Répondant à des journalistes lors d’un point de presse autour du projet de loi 21 sur la laïcité de l’État, François Legault a montré ne pas avoir oublié ses cours de philo du collège classique. Notre collaborateur Simon Lessard se met ici dans la peau d’un professeur qui reçoit sur son bureau le devoir de philosophie du premier ministre québécois.

Un journaliste demande: « Monsieur le premier ministre, pensez-vous que Dieu existe ? »

« Hmmm… Dieu existe-t-il ? En vieillissant, c’est une question qu’on se pose de plus en plus. »

Il semble que M. Legault se pose de plus en plus de grandes questions et c’est une bonne nouvelle ! Il a ainsi commencé par arrimer la pertinence du questionnement au phénomène du vieillissement.

Plus on vieillit, en effet, plus on voit mourir ceux qu’on aime et plus on s’approche soi-même de la mort certaine. La mort c’est le sujet de l’heure ! Face à elle, on se pose les questions qui comptent vraiment. Et de toutes les questions, il n’y en a pas de plus fondamentale que celle de Dieu. Pourquoi ? Parce que sa réponse (ou non-réponse) change le sens de toutes choses.

Comme disait Saint-Exupéry : « Celui-là n’habite point le même univers qui habite ou non le royaume de Dieu. »

Un doute bien placé

Puis, notre philosophe en herbe amorce sa réponse par une distinction capitale :

« On peut dire que Dieu existe, ou on peut dire que tout est un hasard. »

Rigueur et profondeur, tout y est.

Ou bien tout est voulu par quelqu’un et donc a un sens, ou bien tout est absurde, sans intention originelle ni but ultime. C’est l’alternative obligatoire, toutes les positions intermédiaires pèchent par manque de cohérence.
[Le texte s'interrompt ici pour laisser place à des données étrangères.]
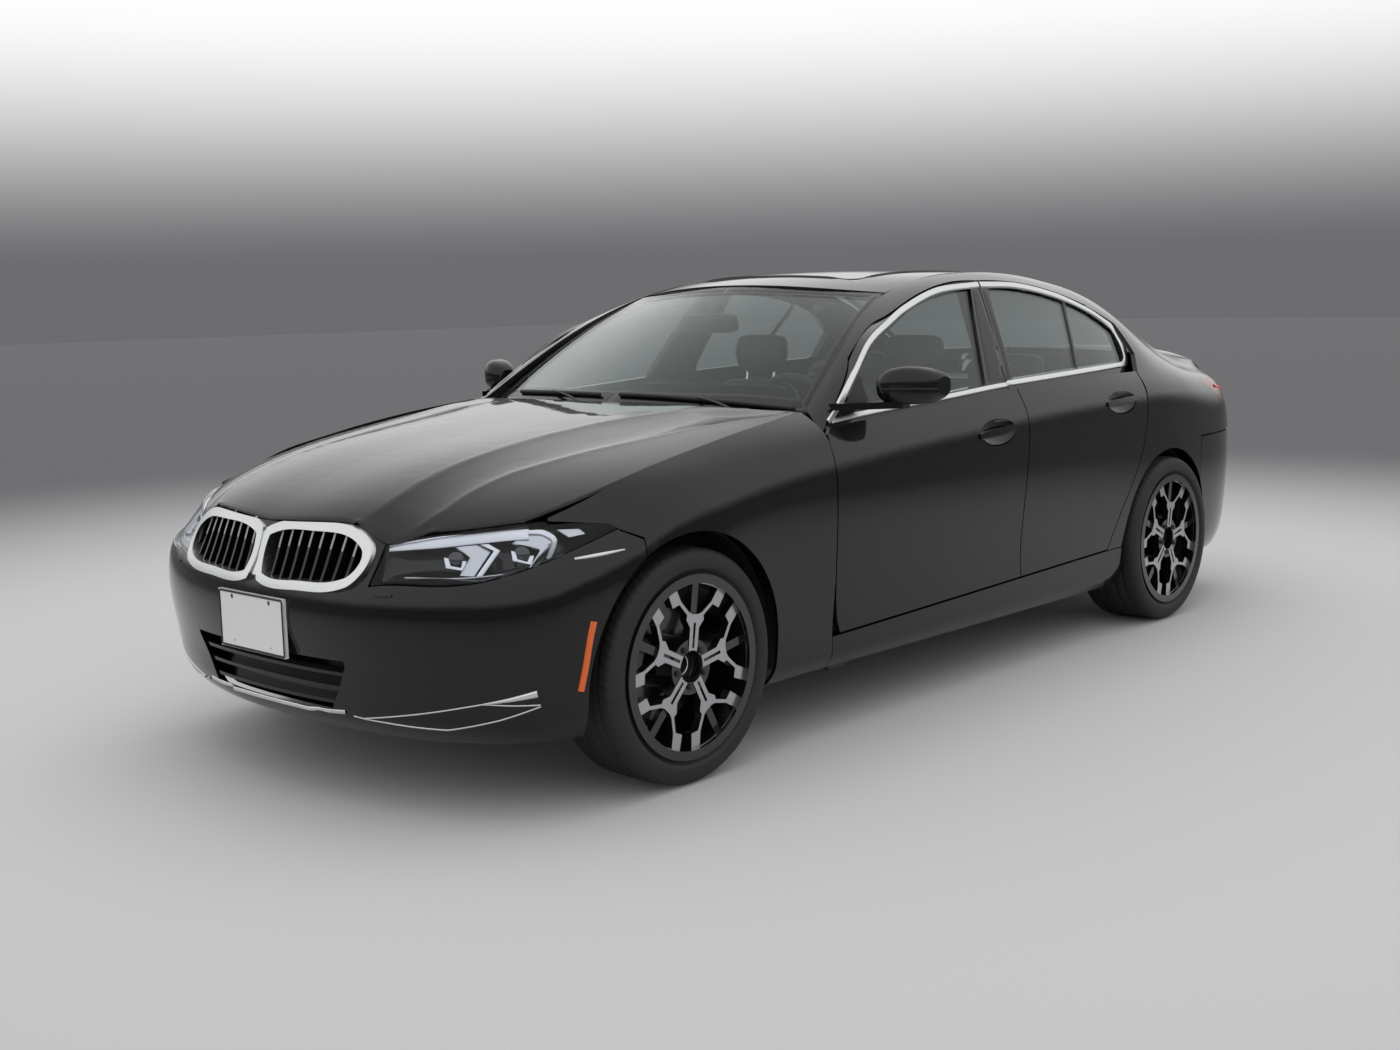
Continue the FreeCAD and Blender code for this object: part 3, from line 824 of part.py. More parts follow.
def mirror_section(y, x0, x1, z0, z1):
    """A rounded closed curve across the mirror cap at one y."""
    cx, cz, rx, rz = (x0 + x1) / 2, (z0 + z1) / 2, (x1 - x0) / 2, (z1 - z0) / 2
    pts = []
    for k in range(16):
        a = math.radians(22.5 * k)
        c, d = math.cos(a), math.sin(a)
        pts.append(V(px(cx + rx * math.copysign(abs(c) ** 0.72, c)), py(y), pz(cz + rz * math.copysign(abs(d) ** 0.72, d))))
    curve = Part.BSplineCurve()
    curve.interpolate(pts, PeriodicFlag=True)
    return Part.Wire([curve.toShape()])


cap = Part.makeLoft([mirror_section(*row) for row in (
    (878, 606, 668, 1022, 1076), (905, 580, 690, 1003, 1100), (950, 552, 688, 995, 1113), (990, 522, 656, 996, 1110),
    (1018, 500, 610, 1003, 1098), (1034, 490, 556, 1020, 1078))], True)
arm_plan = poly((826, 812), (716, 812), (640, 880), (590, 950), (648, 962), (742, 890))
foot = plan_prism(arm_plan, pz(985), pz(1006))
door_frame_room = slab(glass_net, size("frame_thickness") + 2 * size("seat_clearance"), OUT_Y, -size("seat_clearance"))
mirror_left = solid(cap.fuse(foot).cut(door_frame_room).cut([front_door, front_pane]))
node("mirror_left", mirror_left)
node("mirror_right", mirror(mirror_left))

# Inside the cabin

dash = side_prism([[(895, 640), (895, 900)], [(895, 900), (830, 958), (700, 968), (560, 940), (505, 880)], [(505, 880), (540, 740)],
                   [(540, 740), (640, 640)], [(640, 640), (895, 640)]], -py(690), py(690))
wheel_c = V(px(395), py(370), pz(905))
column_dir = V(1, 0, -0.42).normalize()
wheel = Part.makeTorus(size("steering_wheel_radius") - 15, 15, wheel_c, column_dir)
column = rod(wheel_c - column_dir * 30, wheel_c + column_dir * 260, 32)
spoke_w = rod(wheel_c + V(0, -170, 0), wheel_c + V(0, 170, 0), 13)
tunnel_full = Part.makeCylinder(120, px(895) - px(-1010), V(px(-1010), 0, floor_low + FLOOR), V(1, 0, 0))
console = box(px(-420), px(700), -105, 105, floor_low + FLOOR + 60, pz(560)).cut(tunnel_full)
dash = solid(dash.fuse([column, wheel, spoke_w, console]))
node("dashboard", dash)


def seat(y, wide, x_front, x_back, back_top, head):
    base = side_prism([[(x_front, 330), (x_front + 12, 400), (x_front - 20, 462)], [(x_front - 20, 462), (x_back + 90, 430)],
                       [(x_back + 90, 430), (x_back, 330)], [(x_back, 330), (x_front, 330)]], y - wide / 2, y + wide / 2)
    back = side_prism([[(x_back + 120, 400), (x_back + 60, 700), (x_back - 40, back_top)], [(x_back - 40, back_top), (x_back - 100, back_top)],
                       [(x_back - 100, back_top), (x_back - 50, 700), (x_back - 10, 380)], [(x_back - 10, 380), (x_back + 120, 400)]],
                      y - wide / 2, y + wide / 2)
    rest = side_prism([[(x_back - 30, back_top + 20), (x_back - 45, back_top + head)], [(x_back - 45, back_top + head), (x_back - 125, back_top + head - 8)],
                       [(x_back - 125, back_top + head - 8), (x_back - 105, back_top + 10)], [(x_back - 105, back_top + 10), (x_back - 30, back_top + 20)]],
                      y - 135, y + 135)
    posts = [rod(V(px(x_back - 72), y + d, pz(back_top - 20)), V(px(x_back - 80), y + d, pz(back_top + 60)), 8) for d in (-70, 70)]
    return base, back, rest, posts


front_seat = []
base, back, rest, posts = seat(py(size("seat_offset")), size("seat_width"), 330, -190, 1010, 175)
feet = box(px(-150), px(260), py(size("seat_offset")) - 200, py(size("seat_offset")) + 200, floor_low + FLOOR, pz(335))
one_seat = solid(base.fuse([back, rest, feet] + posts))
bench_parts = []
base, back, rest, posts = seat(0, 2 * py(560), -520, -960, 940, 0.5)
low = box(px(-940), px(-560), -py(560), py(560), floor_low + FLOOR, pz(335)).cut(tunnel_full)
heads = []
for y in (-py(360), py(360)):
    heads.append(side_prism([[(-975, 930), (-1000, 1085)], [(-1000, 1085), (-1075, 1080)], [(-1075, 1080), (-1050, 925)], [(-1050, 925), (-975, 930)]], y - 130, y + 130))
bench = solid(base.fuse([back, low] + heads))
node("seats", Part.makeCompound([one_seat, mirror(one_seat), bench]))

# Exhaust, plates

bends = [V(px(1080), 0, pz(200)), V(px(-1100), 0, pz(164)), V(px(-1480), 0, pz(164)), V(px(-1800), 0, pz(258))]
pipe = rod(bends[0], bends[1], size("exhaust_radius"))
for a, b in zip(bends[1:], bends[2:]):
    pipe = pipe.fuse([Part.makeSphere(size("exhaust_radius"), a), rod(a, b, size("exhaust_radius"))])
exhaust_low = box(px(-2180), px(-1760), -py(420), py(420), pz(225), pz(300))
tips = [rod(V(px(-2150), s * TIP_Y, TIP_Z), V(px(-2235), s * TIP_Y, TIP_Z), size("tailpipe_radius")) for s in (1, -1)]
links = [rod(V(px(-2150), s * py(400), TIP_Z), V(px(-2150), s * (TIP_Y + 20), TIP_Z), size("exhaust_radius")) for s in (1, -1)]
node("exhaust", solid(pipe.fuse([exhaust_low] + tips + links)))
front_end, rear_end = px(2356.5), px(-2356.5)
pw, ph, pt = size("plate_width"), size("plate_height"), size("plate_thickness")
plate = box(LENGTH / 2 - pt, LENGTH / 2, -pw / 2, pw / 2, pz(PLATE_UP) - ph / 2, pz(PLATE_UP) + ph / 2)
node("front_plate", solid(plate.cut(Part.makeCompound(holes)).cut(bumper)))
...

Si au commencement il n’y a ni sens ni amour, alors il ne faut pas en chercher à mi-chemin ou à la fin.

Ensuite, en bon dialecticien, François Legault pose une objection :

« Mais c’est un hasard assez spécial qu’il y ait eu le Big Bang, la vie, des êtres humains qui pensent. »

On sent ici un doute bien placé.

Définir la science

N’est-ce pas plus irrationnel encore de croire que ces merveilles que sont le cosmos, les plantes, les animaux et par-dessus tout l’homme doué d’esprit, ne seraient pas le fruit d’une intelligence supérieure ? Après tout, on n’a jamais vu le vent et l’eau former ne serait-ce qu’un simple château de sable, ni des roches devenir par elles-mêmes vivantes ou intelligentes à force de se frapper les unes les autres.

C’est alors que monsieur Legault ajoute une remarque malheureuse:

« Personne peut confirmer par la science ni une position ni l’autre. »

Cette position sceptique, voire agnostique, n’est pas surprenante, car elle est aussi largement répandue au sein de la population.

Si, par science, on veut dire «observation» et «description mathématique de phénomènes sensibles», alors elle ne pourra clairement jamais regarder l’invisible. Mais si la science signifie «connaissance logique des effets par leurs causes», alors elle arrive facilement à la conclusion qu’il faut, pour toute chose, une cause première. Et le hasard ne se qualifiera jamais à ce titre. Car tout hasard est hasard de quelque chose (de cartes, de dés, de vélos ou d’atomes qui se frappent) et donc jamais la cause première des choses.

Une bonne nouvelle

Enfin, le chef de la CAQ conclut sur une remarque éthique provocante:

« Moi, je souhaite que Dieu existe, car je pense que la vie serait injuste sinon. »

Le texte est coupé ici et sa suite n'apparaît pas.